How RFQ software improves visibility, collaboration, and accuracy
Visibility improves because all project files, assumptions, takeoff data, and quote output live in one workspace instead of spread across folders, emails, and separate workbooks. Anyone on the team can see the current state of an estimate without asking for the latest file.
Collaboration improves because team members can reference the same project file set and review the same estimate data without managing file version conflicts. The estimator, reviewer, and project coordinator all work from the same controlled baseline rather than forwarded spreadsheets.
Accuracy improves because assumptions and clarifications stay attached to the estimate rather than fading from memory between file review and quote preparation. If a quantity was flagged as provisional during intake, that flag survives into the estimate where the reviewer can see it before the quote is issued.
For a complete overview of the RFQ workflow from intake to quote preparation, see the RFQ intake checklist for fabrication estimating.
A simple migration checklist for moving off spreadsheets
Migration does not need to happen all at once. The lowest-risk approach is to start with project data and rate libraries, then phase in live quoting as the team builds confidence in the new workflow.
Step one: export rate libraries for materials, labour, equipment, and subcontractors from the existing spreadsheets. Step two: import project templates or standards, including cost code structures and default markups. Step three: begin new RFQs in the software while keeping existing quotes in the old spreadsheets until they are issued or revised.
Step four: after a transition period of two to four weeks, review which spreadsheet processes are still needed and which can be retired. Step five: archive completed spreadsheet quotes for audit reference and commit to new RFQs only in the software.

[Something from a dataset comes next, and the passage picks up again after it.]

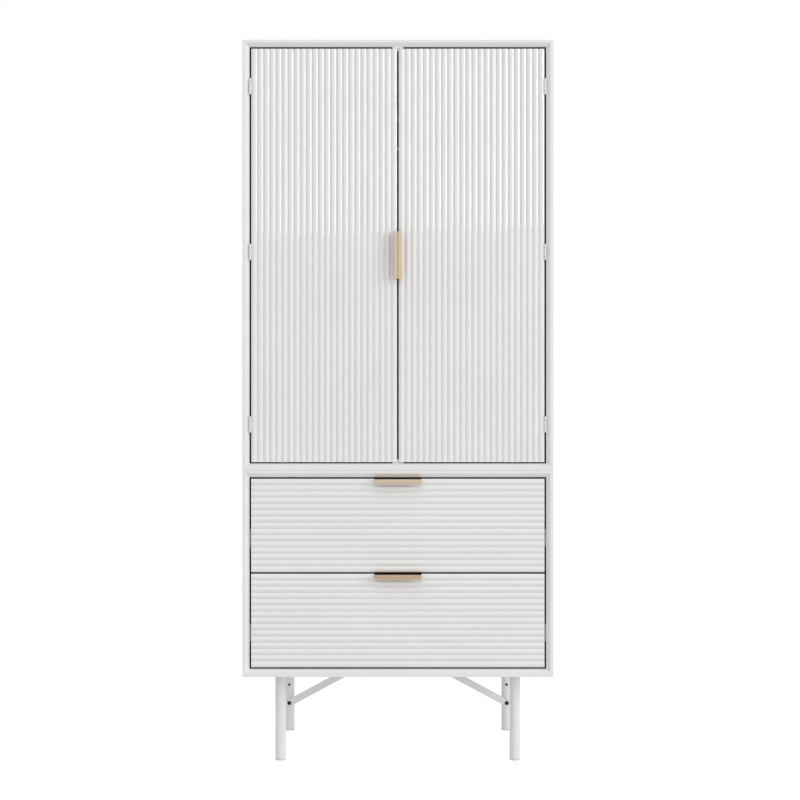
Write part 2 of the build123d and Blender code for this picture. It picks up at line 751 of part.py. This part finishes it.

A good first software workflow is RFQ processing before pricing: file registration, revision checks, clarification queues, and evidence handoff. That gives the team value before it attempts to replace every spreadsheet calculation. If the next step is automation, use the RFQ automation implementation guide to add review gates rather than jumping straight to unattended quoting.
Buyer criteria by team size and RFQ complexity
Visual brief
buyer decision matrix for spreadsheets versus RFQ software by team size, RFQ volume, revision frequency, and evidence needs
| Team situation | Recommended approach |
|---|---|
| Solo estimator, low volume, simple repeat work | Spreadsheet with disciplined folders may be enough |
| Two-to-five estimators sharing RFQs | Software helps with handover, review, and source control |
| High revision volume | Prioritise revision register, file comparison, and quote snapshots |
| Mixed file types and AI extraction | Prioritise supported file handling and source-linked drafts |
| Frequent customer revisions | Prioritise issued quote history and revision workflow |
For file-format evaluation, see supported file handling in estimating software. For local data control, see local-first estimating software.
Sources and further reading for spreadsheet-to-software decisions
| Source | Relevant guidance | How it applies to RFQ software decisions |
|---|---|---|
| NIST file naming guidance | File names should be descriptive, consistent, and sortable | Spreadsheets can work if file discipline is strong; software helps when version discipline breaks down |
| Australian Government cost estimation guidance | Estimate basis, assumptions, uncertainty, and review controls affect estimate quality | Choose software when the team needs better traceability across files, assumptions, pricing, and quote output |
| Supported file handling guide | Estimating workflows depend on PDFs, CAD exports, images, spreadsheets, and office documents | Test software against real RFQ packs, not clean demo files |
| Quote revision workflow | Issued quote history must survive revisions | Move off spreadsheets when overwriting workbooks makes baseline scope hard to prove |
The decision rule is practical: stay with spreadsheets while they are controlled, traceable, and reviewable; move to software when they become a hidden workflow risk.
FAQ
When should a fabrication team move from estimating spreadsheets to RFQ software?
When file management, revision tracking, or handover reliability starts costing more than the software subscription.
Are spreadsheets still good enough for small quoting teams?
Yes, for low-volume, consistent-scope RFQs with minimal revisions. The risk grows as file complexity, team size, and revision frequency increase.
How does RFQ software improve quote tracking?
By keeping all project files, assumptions, and estimate data in one workspace with a controlled revision history instead of disconnected folders and workbooks.
What should you migrate first from spreadsheets?
Rate libraries and project templates first, then phase in active quoting after a transition period.
What questions should buyers ask when comparing RFQ software?
Can it handle your file types? Does it track revisions? Can assumptions and clarifications be linked to estimate lines? Is the data available offline?
Ways estimators can keep quote review clear:
- Spreadsheets work well for low-volume quoting with consistent scope and few revisions, but struggle with file grouping, revision control, and linked evidence.
- Signs you have outgrown spreadsheets include lost files, repeated manual entry, unclear revision status, and team members holding different quote versions.
- RFQ management software centralises file review, assumptions, takeoff data, and quote output in one workspace, making estimates easier to review, revise, and hand off.
- Migration from spreadsheets to RFQ software should start with project files and rate data, then move to active quotes after a transition period that keeps both systems running.